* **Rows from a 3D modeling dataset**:
----------

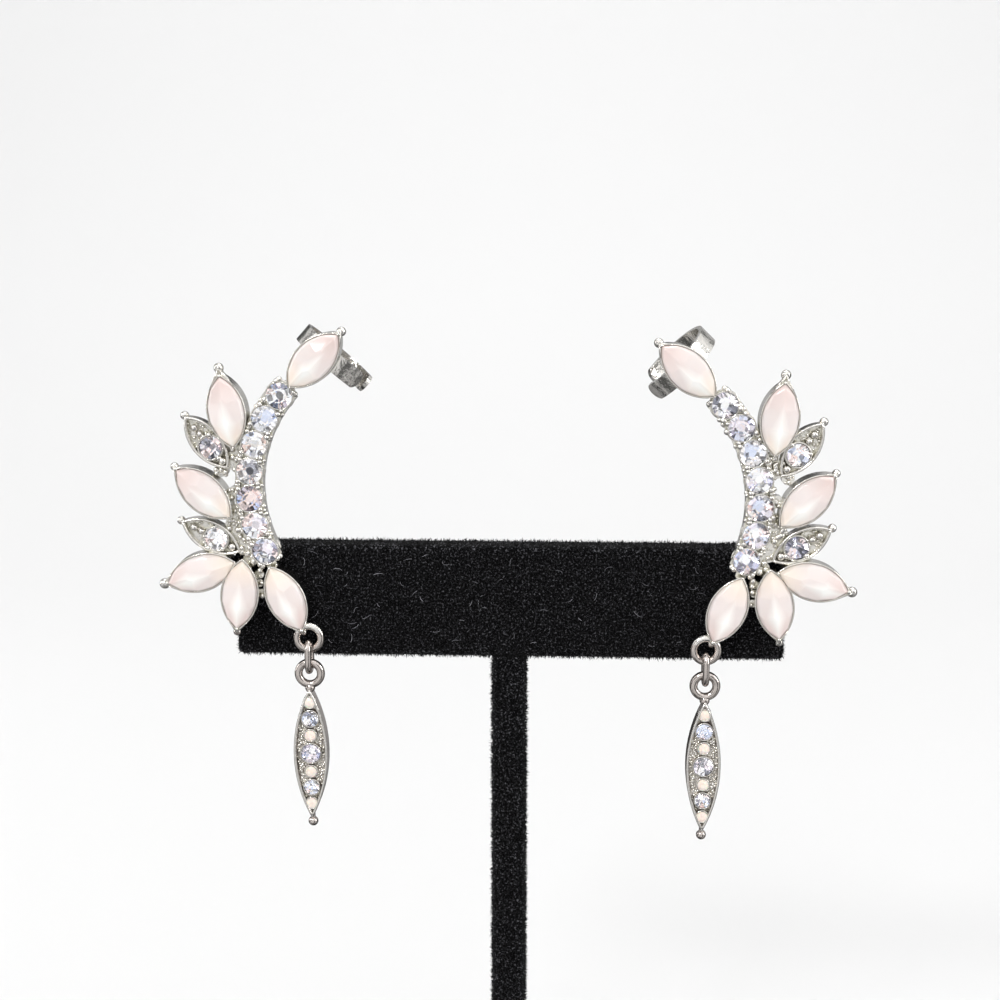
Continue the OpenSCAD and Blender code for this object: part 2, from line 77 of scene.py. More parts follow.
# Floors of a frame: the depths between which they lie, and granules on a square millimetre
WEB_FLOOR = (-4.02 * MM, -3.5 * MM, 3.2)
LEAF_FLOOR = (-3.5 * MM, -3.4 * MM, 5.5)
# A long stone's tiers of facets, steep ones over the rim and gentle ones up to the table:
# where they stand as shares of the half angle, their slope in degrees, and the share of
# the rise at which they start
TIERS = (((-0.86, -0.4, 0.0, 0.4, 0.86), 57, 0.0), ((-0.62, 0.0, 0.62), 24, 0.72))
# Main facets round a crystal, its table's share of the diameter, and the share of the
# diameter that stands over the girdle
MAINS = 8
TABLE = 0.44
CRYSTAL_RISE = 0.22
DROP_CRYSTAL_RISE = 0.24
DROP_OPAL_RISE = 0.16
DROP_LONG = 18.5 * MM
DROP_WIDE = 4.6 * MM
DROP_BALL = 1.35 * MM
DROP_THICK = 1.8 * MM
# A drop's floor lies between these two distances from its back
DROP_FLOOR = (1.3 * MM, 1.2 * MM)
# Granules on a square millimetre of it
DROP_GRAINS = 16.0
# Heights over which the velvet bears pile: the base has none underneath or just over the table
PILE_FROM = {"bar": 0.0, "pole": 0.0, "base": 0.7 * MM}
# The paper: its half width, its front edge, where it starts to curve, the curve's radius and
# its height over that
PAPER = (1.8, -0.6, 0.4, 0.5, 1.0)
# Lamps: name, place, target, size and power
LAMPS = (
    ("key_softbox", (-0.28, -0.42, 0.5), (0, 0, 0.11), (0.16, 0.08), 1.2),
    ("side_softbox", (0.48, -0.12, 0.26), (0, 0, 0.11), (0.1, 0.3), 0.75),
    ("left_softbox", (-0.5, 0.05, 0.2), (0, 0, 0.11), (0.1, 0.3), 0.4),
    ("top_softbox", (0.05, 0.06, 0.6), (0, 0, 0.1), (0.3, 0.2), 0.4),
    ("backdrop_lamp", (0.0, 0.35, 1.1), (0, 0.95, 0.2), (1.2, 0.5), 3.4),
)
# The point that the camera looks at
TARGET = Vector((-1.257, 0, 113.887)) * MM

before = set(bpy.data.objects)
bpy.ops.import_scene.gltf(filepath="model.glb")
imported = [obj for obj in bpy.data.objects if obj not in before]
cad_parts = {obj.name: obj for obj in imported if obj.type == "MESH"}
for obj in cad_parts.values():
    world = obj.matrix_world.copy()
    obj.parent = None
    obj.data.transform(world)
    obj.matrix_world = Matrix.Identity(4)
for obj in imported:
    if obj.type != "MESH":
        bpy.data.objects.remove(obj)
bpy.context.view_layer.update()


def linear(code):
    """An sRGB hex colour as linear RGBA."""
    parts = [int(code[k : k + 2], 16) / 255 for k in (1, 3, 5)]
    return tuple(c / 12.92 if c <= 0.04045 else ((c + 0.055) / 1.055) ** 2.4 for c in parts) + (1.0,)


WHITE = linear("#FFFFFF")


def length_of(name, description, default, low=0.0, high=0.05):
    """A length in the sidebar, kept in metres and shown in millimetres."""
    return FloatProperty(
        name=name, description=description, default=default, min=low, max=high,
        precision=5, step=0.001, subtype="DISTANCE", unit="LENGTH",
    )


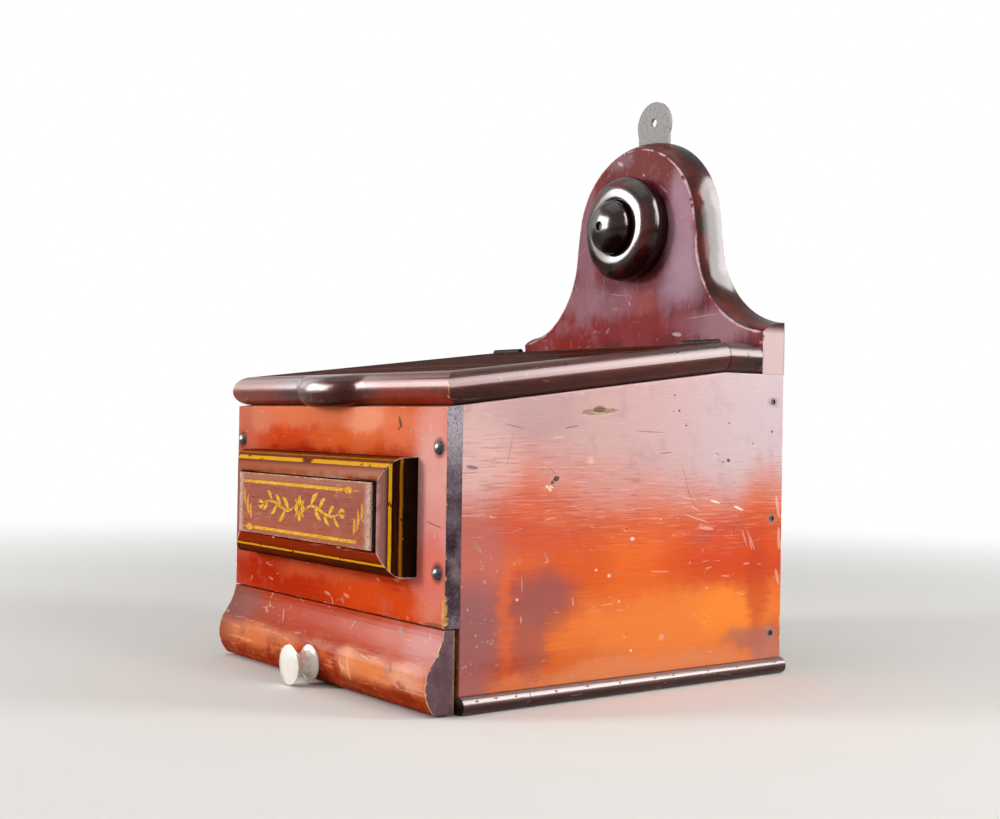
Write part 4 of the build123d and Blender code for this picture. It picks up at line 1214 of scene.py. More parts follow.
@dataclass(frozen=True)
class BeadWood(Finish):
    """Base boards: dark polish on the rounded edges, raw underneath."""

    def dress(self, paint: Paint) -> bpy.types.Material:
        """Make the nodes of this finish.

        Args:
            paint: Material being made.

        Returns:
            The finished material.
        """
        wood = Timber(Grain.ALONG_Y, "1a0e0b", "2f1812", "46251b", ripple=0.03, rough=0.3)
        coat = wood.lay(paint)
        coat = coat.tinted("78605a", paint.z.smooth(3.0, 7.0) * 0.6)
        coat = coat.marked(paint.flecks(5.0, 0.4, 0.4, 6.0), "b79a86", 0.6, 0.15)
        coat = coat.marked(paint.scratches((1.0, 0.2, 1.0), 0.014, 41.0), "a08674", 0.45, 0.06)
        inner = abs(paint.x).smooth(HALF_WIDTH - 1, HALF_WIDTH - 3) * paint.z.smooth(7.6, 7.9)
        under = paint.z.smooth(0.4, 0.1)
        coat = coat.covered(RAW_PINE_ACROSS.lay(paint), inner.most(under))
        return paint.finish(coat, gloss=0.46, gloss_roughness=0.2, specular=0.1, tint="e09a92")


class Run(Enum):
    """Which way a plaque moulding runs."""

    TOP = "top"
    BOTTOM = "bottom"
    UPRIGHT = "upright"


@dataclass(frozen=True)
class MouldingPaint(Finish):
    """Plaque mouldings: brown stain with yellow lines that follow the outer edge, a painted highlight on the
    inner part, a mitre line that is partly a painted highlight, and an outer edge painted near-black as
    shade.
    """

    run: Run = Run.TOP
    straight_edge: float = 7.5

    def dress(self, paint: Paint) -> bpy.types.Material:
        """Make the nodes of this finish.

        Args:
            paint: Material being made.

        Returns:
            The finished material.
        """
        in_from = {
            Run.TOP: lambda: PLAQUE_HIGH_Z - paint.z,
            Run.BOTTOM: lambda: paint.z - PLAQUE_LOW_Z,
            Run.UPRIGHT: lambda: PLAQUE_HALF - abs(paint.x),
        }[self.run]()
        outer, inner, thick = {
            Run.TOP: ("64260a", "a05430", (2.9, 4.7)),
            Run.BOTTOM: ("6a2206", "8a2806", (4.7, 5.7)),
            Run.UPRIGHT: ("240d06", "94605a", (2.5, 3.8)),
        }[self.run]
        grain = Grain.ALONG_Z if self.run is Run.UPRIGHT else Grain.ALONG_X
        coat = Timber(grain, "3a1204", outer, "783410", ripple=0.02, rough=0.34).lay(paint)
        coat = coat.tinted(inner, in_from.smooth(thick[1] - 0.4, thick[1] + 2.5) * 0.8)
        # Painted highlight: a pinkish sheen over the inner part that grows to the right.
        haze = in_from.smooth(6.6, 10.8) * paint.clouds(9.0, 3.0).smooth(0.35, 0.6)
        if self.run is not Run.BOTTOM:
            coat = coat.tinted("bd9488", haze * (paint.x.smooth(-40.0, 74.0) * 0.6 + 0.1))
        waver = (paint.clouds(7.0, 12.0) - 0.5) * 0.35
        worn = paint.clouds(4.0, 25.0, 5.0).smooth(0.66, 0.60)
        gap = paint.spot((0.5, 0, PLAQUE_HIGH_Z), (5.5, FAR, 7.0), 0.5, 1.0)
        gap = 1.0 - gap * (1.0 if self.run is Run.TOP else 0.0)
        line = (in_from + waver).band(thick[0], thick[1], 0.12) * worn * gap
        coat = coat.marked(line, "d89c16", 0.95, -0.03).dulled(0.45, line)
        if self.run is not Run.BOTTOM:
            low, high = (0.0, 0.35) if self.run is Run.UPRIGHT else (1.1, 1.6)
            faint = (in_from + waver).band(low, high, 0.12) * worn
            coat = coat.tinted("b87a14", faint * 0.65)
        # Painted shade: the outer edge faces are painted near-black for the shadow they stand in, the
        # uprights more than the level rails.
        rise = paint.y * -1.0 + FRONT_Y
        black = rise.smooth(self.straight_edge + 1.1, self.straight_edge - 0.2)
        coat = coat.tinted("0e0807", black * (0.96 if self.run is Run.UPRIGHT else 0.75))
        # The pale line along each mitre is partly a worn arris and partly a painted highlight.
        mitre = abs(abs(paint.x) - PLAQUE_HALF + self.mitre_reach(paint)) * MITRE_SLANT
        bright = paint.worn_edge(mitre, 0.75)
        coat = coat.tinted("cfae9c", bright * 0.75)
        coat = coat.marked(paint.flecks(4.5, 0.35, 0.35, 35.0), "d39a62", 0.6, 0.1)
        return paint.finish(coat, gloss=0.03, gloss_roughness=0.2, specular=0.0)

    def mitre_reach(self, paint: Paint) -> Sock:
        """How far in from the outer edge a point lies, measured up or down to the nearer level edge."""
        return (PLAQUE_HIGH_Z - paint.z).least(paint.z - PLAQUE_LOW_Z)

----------

* **EXERCISE AIM**: Every line in the data that holds "Blender" should be copied out.

* **ANSWER BELOW**:
Continue the OpenSCAD and Blender code for this object: part 2, from line 77 of scene.py. More parts follow.
Write part 4 of the build123d and Blender code for this picture. It picks up at line 1214 of scene.py. More parts follow.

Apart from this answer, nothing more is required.